Industry groups, meanwhile, praised the new rule as a needed reduction in red tape. “Today’s action is essential to U.S. energy leadership and environmental progress, providing more certainty to jumpstart not only the modernized pipeline infrastructure we need to deliver cleaner fuels but highways, bridges and renewable energy,” said American Petroleum Institute President and CEO Mike Sommers in a statement. Environmental impact statements now average 650 pages and take four and a half years to complete, the White House says.
But opponents of the rollback say it’s a false premise that the law’s environmental review requirements are holding back needed infrastructure. The nonpartisan Congressional Research Service in 2012 found that delays in federal highway projects were rarely caused by NEPA and were more often due to funding issues, local opposition, and other factors.

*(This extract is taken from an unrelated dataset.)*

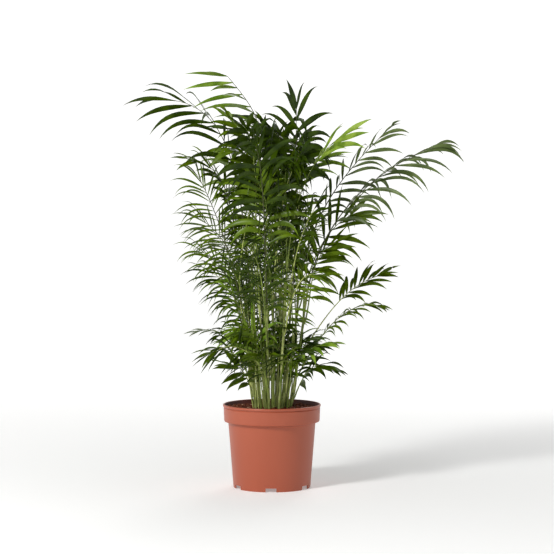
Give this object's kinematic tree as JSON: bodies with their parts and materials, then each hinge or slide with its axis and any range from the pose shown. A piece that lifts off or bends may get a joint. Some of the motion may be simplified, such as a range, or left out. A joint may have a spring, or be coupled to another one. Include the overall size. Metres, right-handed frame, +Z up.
{
  "type": "potted parlour palm",
  "caption": "Clump of slender green stems with arching feather-shaped fronds, growing in a round tapered nursery pot with a deep collar and feet under its rim wall.",
  "frame": {"origin": "on the axis of the pot, in the plane its feet stand in", "axes": "+Z up along the pot's axis, -Y towards the front, +X to the right"},
  "size_m": [0.8262, 0.5909, 1.0048],
  "materials": {
    "pot": "satin moulded plastic",
    "soil": "moist potting compost",
    "stem": "smooth green cane with leaf scars",
    "leaf": "soft satin leaf",
    "fresh_leaf": "soft satin young leaf"
  },
  "bodies": {
    "root": {"frond_front_high": "leaf", "frond_left_1": "leaf", "frond_left_2": "leaf", "frond_left_3": "leaf", "frond_left_4": "leaf", "frond_left_5": "leaf", "frond_left_6": "leaf", "frond_left_7": "leaf", "frond_left_8": "leaf", "frond_left_9": "leaf", "frond_left_high": "leaf", "frond_left_low": "leaf", "frond_low_1": "leaf", "frond_low_2": "leaf", "frond_low_3": "leaf", "frond_low_4": "leaf", "frond_low_5": "leaf", "frond_mid_1": "leaf", "frond_mid_2": "leaf", "frond_mid_3": "leaf", "frond_mid_4": "leaf", "frond_mid_5": "leaf", "frond_mid_6": "leaf", "frond_right_1": "leaf", "frond_right_2": "leaf", "frond_right_3": "leaf", "frond_right_4": "leaf", "frond_right_5": "leaf", "frond_right_broad": "leaf", "frond_right_curl": "leaf", "frond_right_far": "leaf", "frond_right_fresh": "fresh_leaf", "frond_right_high": "leaf", "frond_right_low": "leaf", "frond_top_1": "leaf", "frond_top_2": "leaf", "frond_top_3": "leaf", "frond_top_4": "leaf", "frond_top_5": "leaf", "frond_top_6": "leaf", "frond_top_arch": "leaf", "frond_top_centre": "leaf", "pot": "pot", "soil": "soil", "stem_01": "stem", "stem_02": "stem", "stem_03": "stem", "stem_04": "stem", "stem_05": "stem", "stem_06": "stem", "stem_07": "stem", "stem_08": "stem", "stem_09": "stem", "stem_10": "stem", "stem_11": "stem", "stem_12": "stem", "stem_13": "stem", "stem_14": "stem", "stem_15": "stem", "stem_16": "stem"}
  },
  "joints": []
}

“Despite NEPA, we haven’t exactly seen a stop of development, a stop of infrastructure projects,” says Jenkins, from the conservative conservation group. “You go anywhere in this country and you see constant building, constant road-widening, constant new housing developments. The NEPA process has never stopped this kind of development.”

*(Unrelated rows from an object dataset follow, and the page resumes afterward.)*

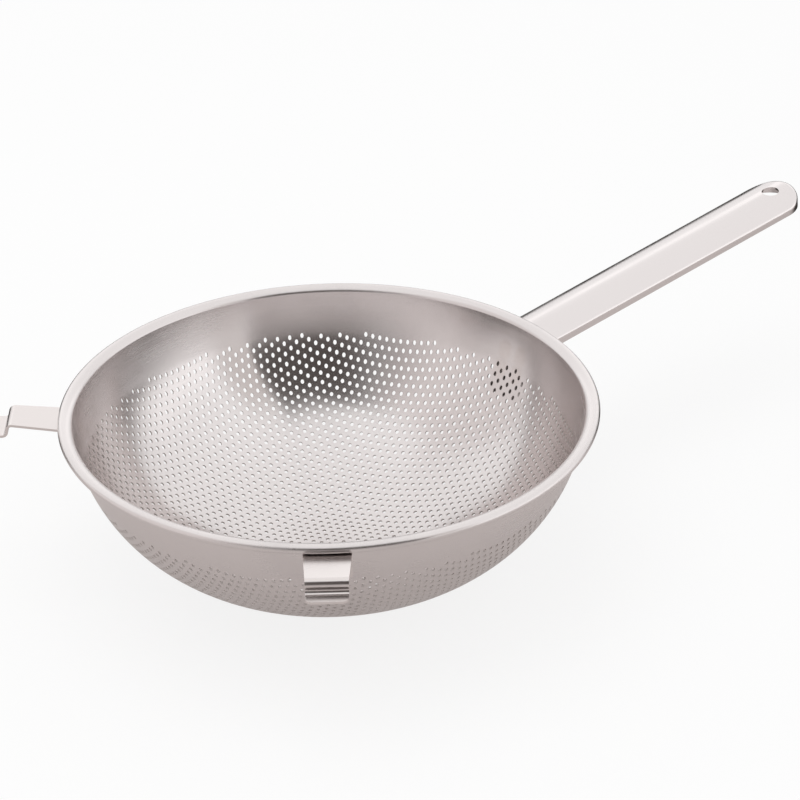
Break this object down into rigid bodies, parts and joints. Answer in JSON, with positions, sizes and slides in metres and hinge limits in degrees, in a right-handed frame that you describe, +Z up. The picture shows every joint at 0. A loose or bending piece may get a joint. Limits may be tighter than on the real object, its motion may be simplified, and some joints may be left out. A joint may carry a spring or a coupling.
{
  "type": "perforated bowl strainer",
  "caption": "Round perforated stainless bowl strainer with a wired rim, a long pressed handle with a hang hole, and bent hooks opposite it that rest on a pot.",
  "frame": {"origin": "middle of the flat base's underside, on the bowl's axis", "axes": "+Z up along the bowl's axis, +X along the handle, +Y to the left seen from the bowl towards the handle's end"},
  "size_m": [0.4415, 0.2528, 0.0988],
  "materials": {
    "bowl_steel": "drawn stainless sheet, polished rim",
    "wire_steel": "plain drawn wire",
    "handle_steel": "satin stainless sheet",
    "hook_steel": "satin stainless sheet",
    "weld_steel": "resistance spot welds"
  },
  "bodies": {
    "root": {"bowl_shell": "bowl_steel", "handle_channel": "handle_steel", "handle_weld_spots": "weld_steel", "pot_hook_left": "hook_steel", "pot_hook_left_weld_spots": "weld_steel", "pot_hook_right": "hook_steel", "pot_hook_right_weld_spots": "weld_steel", "rim_wire": "wire_steel"}
  },
  "joints": []
}
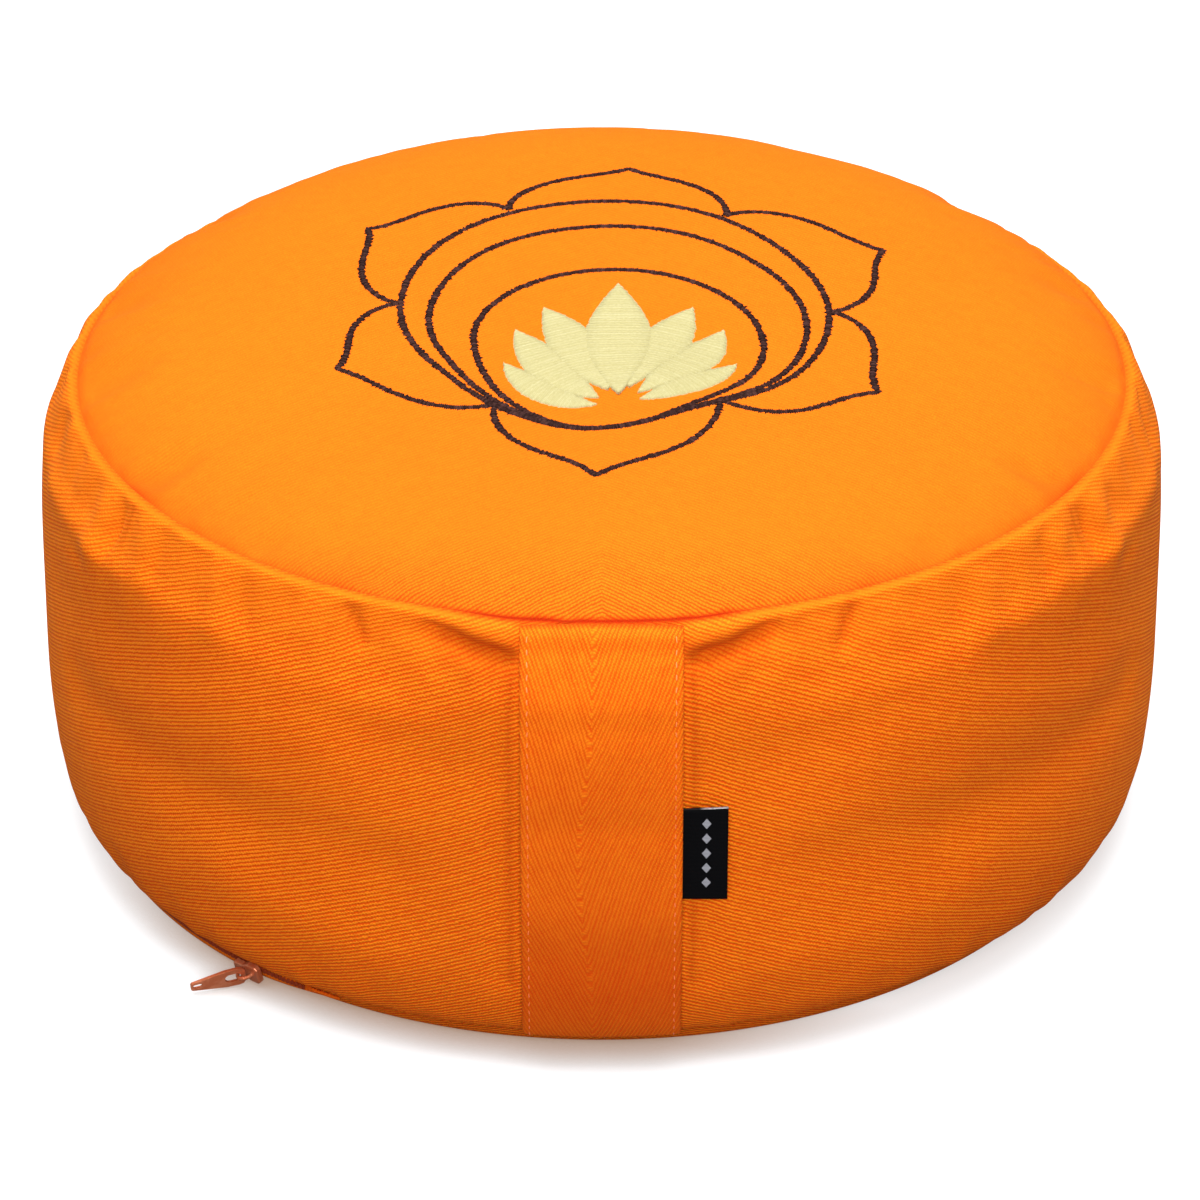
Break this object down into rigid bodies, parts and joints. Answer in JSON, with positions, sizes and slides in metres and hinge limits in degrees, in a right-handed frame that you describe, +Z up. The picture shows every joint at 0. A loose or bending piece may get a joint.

The rule is set to take effect 60 days after it is published in the Federal Register, which should happen Thursday. Depending on how November’s election goes, however, Democratic lawmakers could kill the rule early next year, using their authority under the Congressional Review Act. More immediately, it will undoubtedly face legal challenges.
“We’re not going to sit back and allow a decision that could harm public health during a public health crisis go unscathed,” said Earthjustice staff attorney Kristen Boyles in a press release. “We’ll be seeing them in court.”